'''

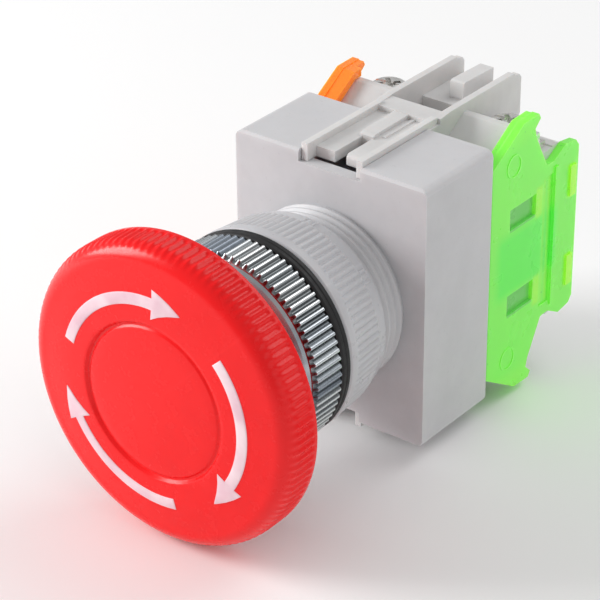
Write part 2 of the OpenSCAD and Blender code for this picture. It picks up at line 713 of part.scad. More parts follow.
mushroom_cap();
cap_arrows();
bezel_ring();
stem_seal();
panel_gasket();
lock_nut();
operator_barrel();
latch_ring();
latch_pawl_left();
latch_pawl_right();
pawl_spring_left();
pawl_spring_right();
pusher();
twist_stem();
stem_clip();
return_spring();
twist_spring();
barrel_clip();
base_housing();
contact_block();
nc_cover();
no_cover();
nc_carrier();
no_carrier();
nc_bridge();
no_bridge();
nc_bridge_tips();
no_bridge_tips();
nc_terminals();
no_terminals();
fixed_tips();
nc_contact_spring();
no_contact_spring();
nc_return_spring();
no_return_spring();
at_terminal(-1, 1) screw();  // terminal_screw_nc_top
at_terminal(-1, -1) screw();  // terminal_screw_nc_bottom
at_terminal(1, 1) screw();  // terminal_screw_no_top
at_terminal(1, -1) screw();  // terminal_screw_no_bottom
at_terminal(-1, 1) clamp_washer();  // clamp_washer_nc_top
at_terminal(-1, -1) clamp_washer();  // clamp_washer_nc_bottom
at_terminal(1, 1) clamp_washer();  // clamp_washer_no_top
at_terminal(1, -1) clamp_washer();  // clamp_washer_no_bottom
at_terminal(-1, 1) split_washer();  // split_washer_nc_top
at_terminal(-1, -1) split_washer();  // split_washer_nc_bottom
at_terminal(1, 1) split_washer();  // split_washer_no_top
at_terminal(1, -1) split_washer();  // split_washer_no_bottom
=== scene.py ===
import bmesh
import bpy
import json
import math
from mathutils import Matrix, Vector


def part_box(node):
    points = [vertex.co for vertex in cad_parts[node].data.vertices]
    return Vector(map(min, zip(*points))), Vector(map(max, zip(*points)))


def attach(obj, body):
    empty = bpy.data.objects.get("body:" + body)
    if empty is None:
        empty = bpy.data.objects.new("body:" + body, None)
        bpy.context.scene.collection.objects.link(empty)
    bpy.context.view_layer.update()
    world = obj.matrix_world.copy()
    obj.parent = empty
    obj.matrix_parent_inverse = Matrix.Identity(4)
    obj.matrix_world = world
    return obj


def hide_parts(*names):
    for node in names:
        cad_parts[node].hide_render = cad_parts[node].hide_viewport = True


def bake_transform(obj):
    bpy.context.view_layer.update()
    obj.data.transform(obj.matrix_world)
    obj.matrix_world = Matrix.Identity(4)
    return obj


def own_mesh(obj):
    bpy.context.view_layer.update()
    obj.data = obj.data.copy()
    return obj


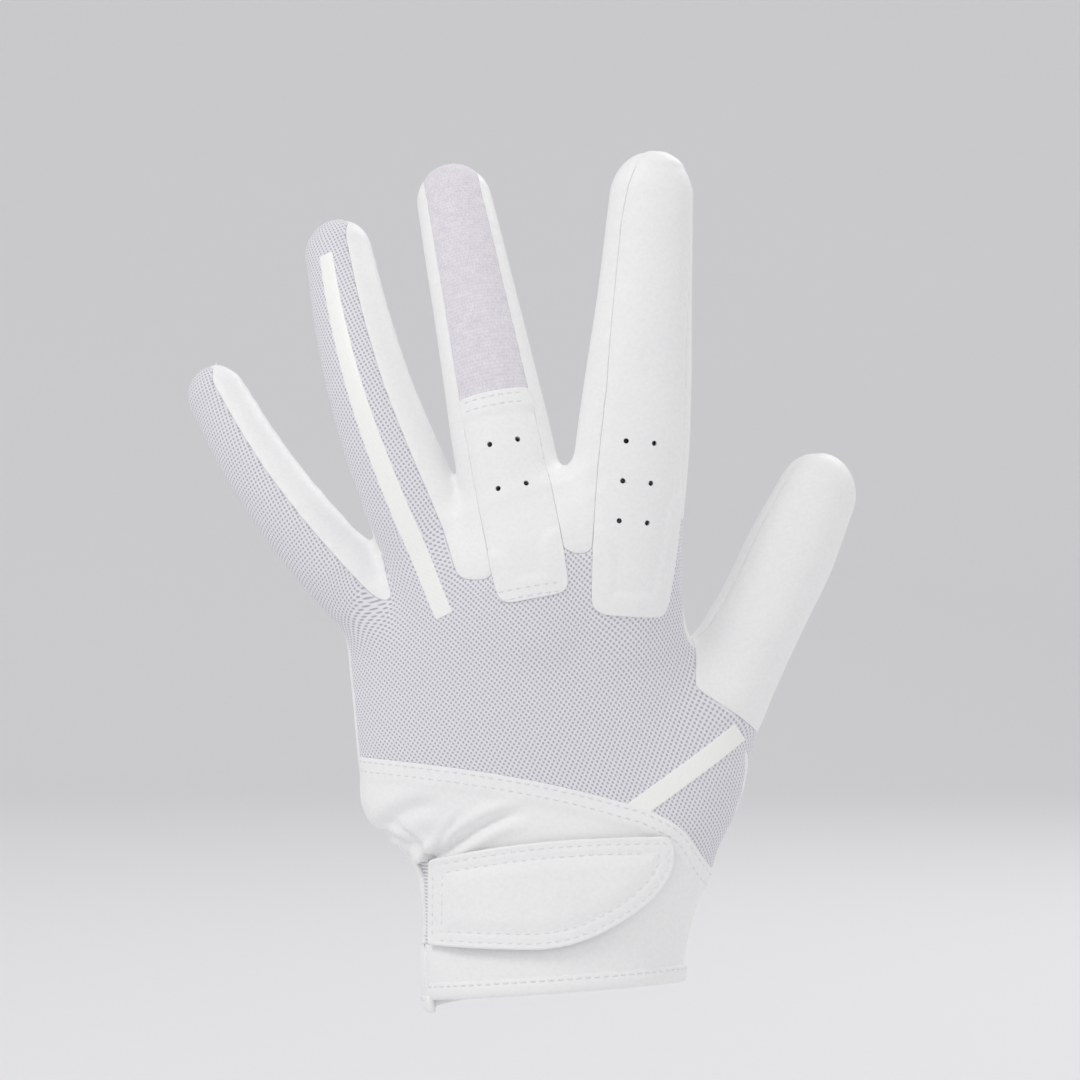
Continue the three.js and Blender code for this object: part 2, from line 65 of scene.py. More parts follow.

'''

■ **REQUEST**: Going down the listing above, begin printing at the line with "latch_pawl_left();" and finish with the line with "for node in", exactly as they appear.

■ **TASK ANSWER**:
latch_pawl_left();
latch_pawl_right();
pawl_spring_left();
pawl_spring_right();
pusher();
twist_stem();
stem_clip();
return_spring();
twist_spring();
barrel_clip();
base_housing();
contact_block();
nc_cover();
no_cover();
nc_carrier();
no_carrier();
nc_bridge();
no_bridge();
nc_bridge_tips();
no_bridge_tips();
nc_terminals();
no_terminals();
fixed_tips();
nc_contact_spring();
no_contact_spring();
nc_return_spring();
no_return_spring();
at_terminal(-1, 1) screw();  // terminal_screw_nc_top
at_terminal(-1, -1) screw();  // terminal_screw_nc_bottom
at_terminal(1, 1) screw();  // terminal_screw_no_top
at_terminal(1, -1) screw();  // terminal_screw_no_bottom
at_terminal(-1, 1) clamp_washer();  // clamp_washer_nc_top
at_terminal(-1, -1) clamp_washer();  // clamp_washer_nc_bottom
at_terminal(1, 1) clamp_washer();  // clamp_washer_no_top
at_terminal(1, -1) clamp_washer();  // clamp_washer_no_bottom
at_terminal(-1, 1) split_washer();  // split_washer_nc_top
at_terminal(-1, -1) split_washer();  // split_washer_nc_bottom
at_terminal(1, 1) split_washer();  // split_washer_no_top
at_terminal(1, -1) split_washer();  // split_washer_no_bottom
=== scene.py ===
import bmesh
import bpy
import json
import math
from mathutils import Matrix, Vector


def part_box(node):
    points = [vertex.co for vertex in cad_parts[node].data.vertices]
    return Vector(map(min, zip(*points))), Vector(map(max, zip(*points)))


def attach(obj, body):
    empty = bpy.data.objects.get("body:" + body)
    if empty is None:
        empty = bpy.data.objects.new("body:" + body, None)
        bpy.context.scene.collection.objects.link(empty)
    bpy.context.view_layer.update()
    world = obj.matrix_world.copy()
    obj.parent = empty
    obj.matrix_parent_inverse = Matrix.Identity(4)
    obj.matrix_world = world
    return obj


def hide_parts(*names):
    for node in names:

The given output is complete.